Menggunakan pendekatan analisis wacana ala Sara Mills, Radius menjelaskan bahwa konstruksi ideologis dalam teks mengatur relasi antara manusia dan alam, serta antara laki-laki dan perempuan. Ia juga menyoroti lemahnya proses seleksi penulis buku teks yang cenderung mengandalkan narasi dan ilustrasi generik tanpa sensitivitas terhadap isu gender dan lingkungan.
“Beberapa konten hanya mengalami perubahan istilah, bukan pembaruan substansi.

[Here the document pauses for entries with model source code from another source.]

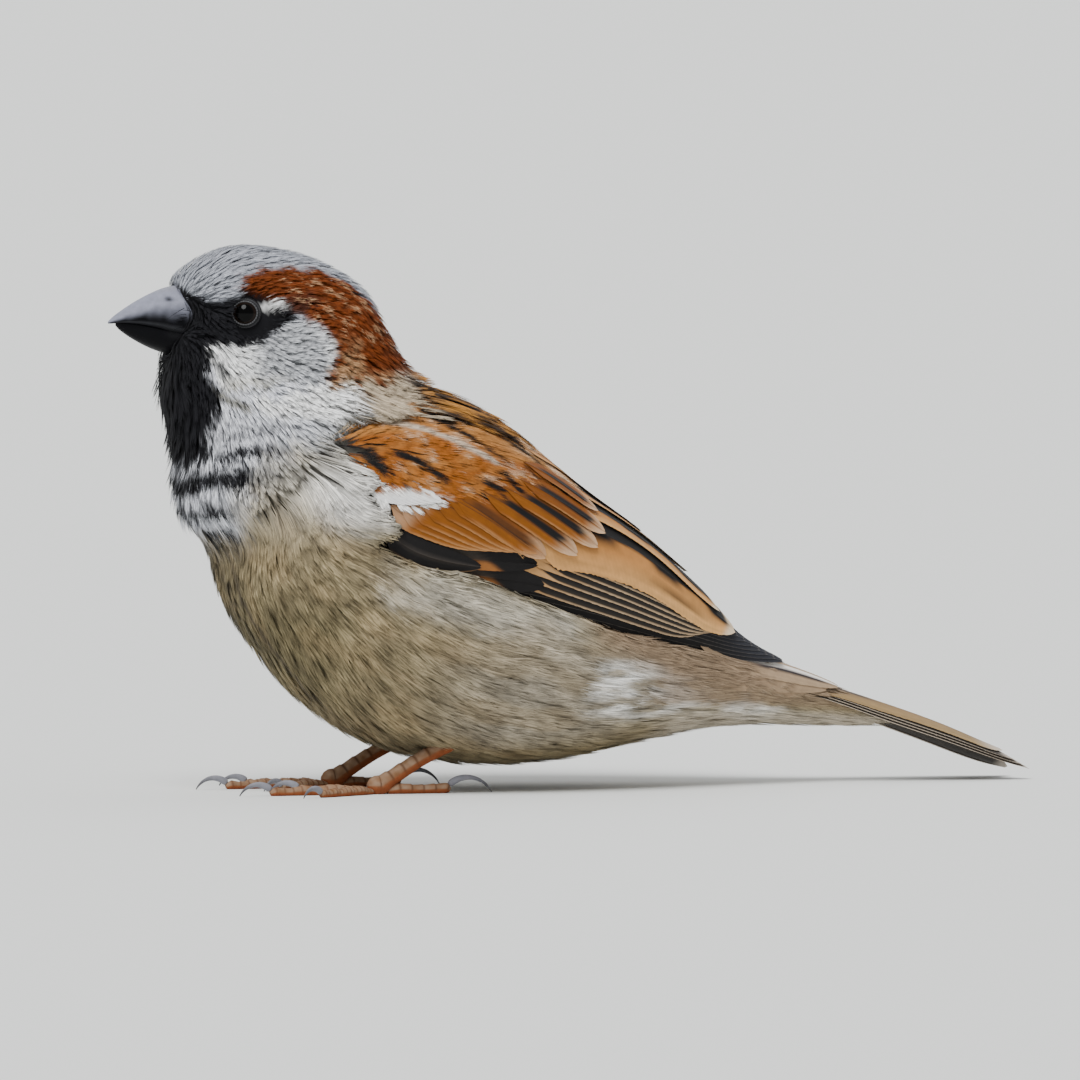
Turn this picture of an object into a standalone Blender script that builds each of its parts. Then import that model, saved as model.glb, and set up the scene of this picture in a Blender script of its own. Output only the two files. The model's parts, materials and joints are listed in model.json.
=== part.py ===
"""Male house sparrow, life size, standing in a low crouch with its wings folded.

Sizes are millimetres until add_solid() turns them into Blender's metres.
+Z is up, the bird faces -Y, its left side is +X, and the floor is z = 0.
Each part is one closed solid, parted from its neighbours by a thin gap.
"""

import math

import bmesh
import bpy
import numpy as np
from mathutils import Matrix, Vector

MM = 0.001
GAP = 0.3  # between neighbouring solids

# The body is a ladder of sections from the bill to the root of the tail. Each rung runs from
# a point on the back line to a point on the belly line: (y, z) of both ends, the half width,
# how far up the rung the body is widest, and how square the section is (2 is an ellipse).
BODY = {
    "bill_root": ((-37.4, 66.0), (-37.9, 57.4), 3.6, 0.50, 2.0),
    "forehead": ((-37.5, 67.8), (-39.0, 56.2), 5.4, 0.50, 2.0),
    "brow": ((-34.7, 69.9), (-39.3, 53.6), 7.0, 0.55, 2.2),
    "eye": ((-30.0, 71.6), (-39.1, 50.5), 8.4, 0.58, 2.4),
    "crown": ((-24.4, 71.4), (-38.3, 47.4), 9.5, 0.56, 2.4),
    "ear": ((-18.1, 69.6), (-37.8, 43.3), 11.0, 0.52, 2.4),
    "hindcrown": ((-12.2, 65.8), (-37.6, 38.8), 12.4, 0.49, 2.3),
    "nape": ((-8.8, 59.8), (-36.0, 35.0), 13.6, 0.46, 2.2),
    "neck": ((-5.8, 55.4), (-32.8, 31.4), 15.3, 0.46, 2.2),
    "shoulder": ((-0.1, 52.2), (-30.7, 25.0), 17.6, 0.46, 2.3),
    "breast": ((6.7, 48.0), (-26.5, 18.6), 19.6, 0.46, 2.3),
    "mantle": ((13.2, 42.0), (-20.1, 11.7), 20.3, 0.46, 2.3),
    "belly": ((19.8, 35.4), (-11.3, 6.1), 19.6, 0.48, 2.3),
    "flank": ((26.4, 29.2), (0.6, 3.4), 17.6, 0.50, 2.2),
    "rump": ((32.4, 23.4), (13.3, 3.5), 14.2, 0.52, 2.1),
    "vent": ((38.6, 19.0), (25.0, 5.6), 10.2, 0.54, 2.0),
    "tail_root": ((46.2, 15.9), (38.0, 7.6), 6.6, 0.56, 2.0),
    "coverts_end": ((53.6, 12.8), (51.6, 7.4), 3.2, 0.60, 2.0),
}
HEAD_ENDS, NECK_ENDS, TRUNK_ENDS = 6.0, 8.0, 14.6  # rungs where the body is parted
BODY_SIDES = 22
RINGS_PER_RUNG = 2.0

HEAD_TURN = math.radians(-8)  # the head looks a little to the bird's right
NECK_PIVOT_Y = -12.0
TURN_FROM_Z, TURN_FULL_Z = 40.0, 56.0

EYE_CENTRE = (6.95, -29.3, 62.9)
EYE_RADIUS = 2.5

# The bill: (y, culmen z, tomium z, half width) of the upper half, and (y, tomium z, gonys z,
# half width) of the lower half, from root to tip.
UPPER_BILL = (
    (-38.1, 66.3, 60.5, 3.5),
    (-40.2, 65.6, 61.1, 3.0),
    (-42.6, 64.4, 61.6, 2.1),
    (-44.8, 63.0, 61.7, 1.2),
    (-46.2, 62.1, 61.5, 0.35),
)
LOWER_BILL = (
    (-38.1, 60.2, 57.6, 3.3),
    (-40.4, 60.8, 58.2, 2.7),
    (-42.8, 61.3, 59.4, 1.7),
    (-45.2, 61.4, 60.8, 0.6),
)

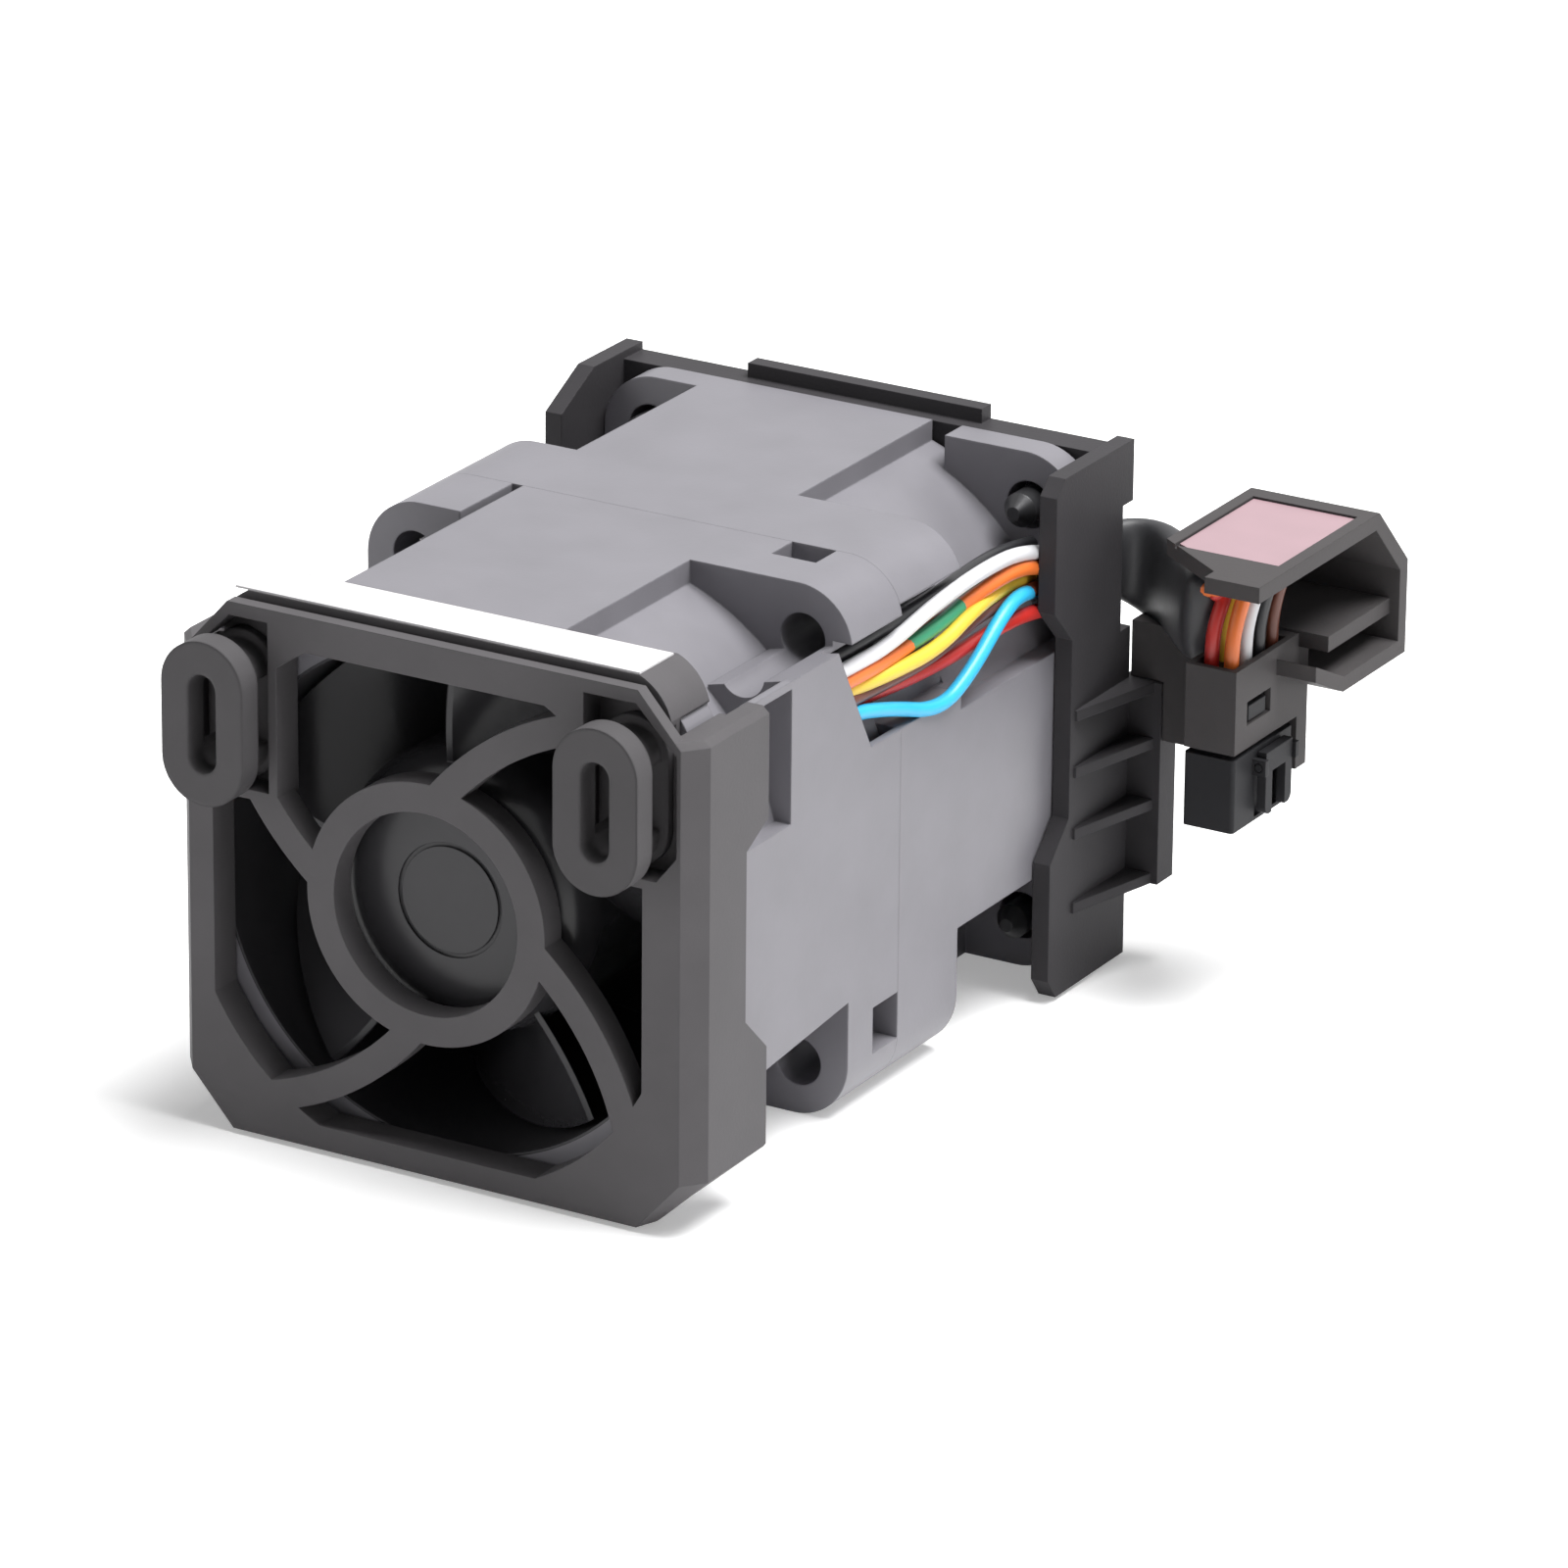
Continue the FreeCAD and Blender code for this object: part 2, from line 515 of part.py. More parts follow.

Ini menunjukkan adanya kekosongan refleksi kritis dalam produksi materi ajar,” tambahnya, yang kini menjabat sebagai Wakil Rektor Universitas Muhammadiyah Surabaya (UM Surabaya).
Tak hanya itu, Radius juga mengaitkan temuan-temuannya dengan keberlanjutan habitus pendidikan sejak era Orde Baru.
Dia mengungkap bahwa buku teks masih berada dalam cengkeraman Ideological State Apparatus (ISA), di mana institusi pendidikan digunakan untuk melanggengkan struktur kekuasaan simbolik yang bias gender dan ekologi.
Disertasi ini dinilai memberi kontribusi penting dalam pengembangan ilmu sosial, khususnya di bidang kajian interdisipliner antara gender, ekologi, dan pendidikan.
Selain itu, hasil penelitian ini juga memberikan masukan strategis bagi para penyusun kurikulum dan pembuat kebijakan dalam upaya menciptakan materi ajar yang lebih adil secara gender dan berwawasan lingkungan.
Selain memaparkan temuan akademik yang kritis, Radius juga memberikan sejumlah saran strategis kepada pemerintah terkait perbaikan sistem pendidikan, khususnya pada level pendidikan dasar.
Pertama, Radius menekankan pentingnya perhatian serius terhadap masih banyaknya narasi dalam buku teks Sekolah Dasar yang bias gender dan tidak ramah lingkungan.
Dia menyebut, masa pendidikan dasar adalah fase krusial dalam pembentukan karakter anak. Dalam fase ini, anak-anak belajar melalui pengamatan, pendengaran, bacaan, dan peniruan—termasuk dari buku-buku teks yang mereka gunakan di sekolah.
“Kalau buku yang dipakai anak-anak sejak dini saja masih menanamkan stereotip gender dan eksploitasi alam, maka kita sedang menanam benih ketimpangan sejak awal,” ujarnya.
Kedua, Radius tidak menyarankan penghapusan total buku-buku teks yang ada, melainkan mendorong dilakukannya evaluasi menyeluruh terhadap isi narasi, profil penulis, penerbit, serta lembaga-lembaga yang terlibat dalam proses produksi dan distribusi buku teks.
Menurutnya, upaya ini penting untuk memastikan bahwa materi ajar selaras dengan prinsip-prinsip pendidikan yang inklusif dan berkelanjutan.
“Pemerintah bisa mengambil peran lebih aktif dalam proses kurasi dan pengawasan, agar nilai-nilai keadilan gender dan kelestarian lingkungan menjadi bagian integral dari materi pembelajaran,” jelas Radius.
Ketiga, Radius menyampaikan bahwa disertasinya dapat menjadi masukan yang berharga dalam pengembangan dan evaluasi Kurikulum Merdeka yang kini sedang berlangsung.
Dia menegaskan, kendatipun penelitiannya tidak mencakup keseluruhan aspek kurikulum, namun analisis terhadap buku teks tetap penting karena buku merupakan salah satu instrumen utama dalam proses pembelajaran di hampir seluruh sekolah dasar di Indonesia.
Dengan paparan ilmiah dan argumentasi yang kuat, Radius berharap hasil penelitiannya dapat memicu diskusi lebih luas dan mendalam mengenai pentingnya pendidikan dasar yang bebas dari bias ideologis, sekaligus mendorong lahirnya generasi yang lebih adil, kritis, dan peduli terhadap lingkungan.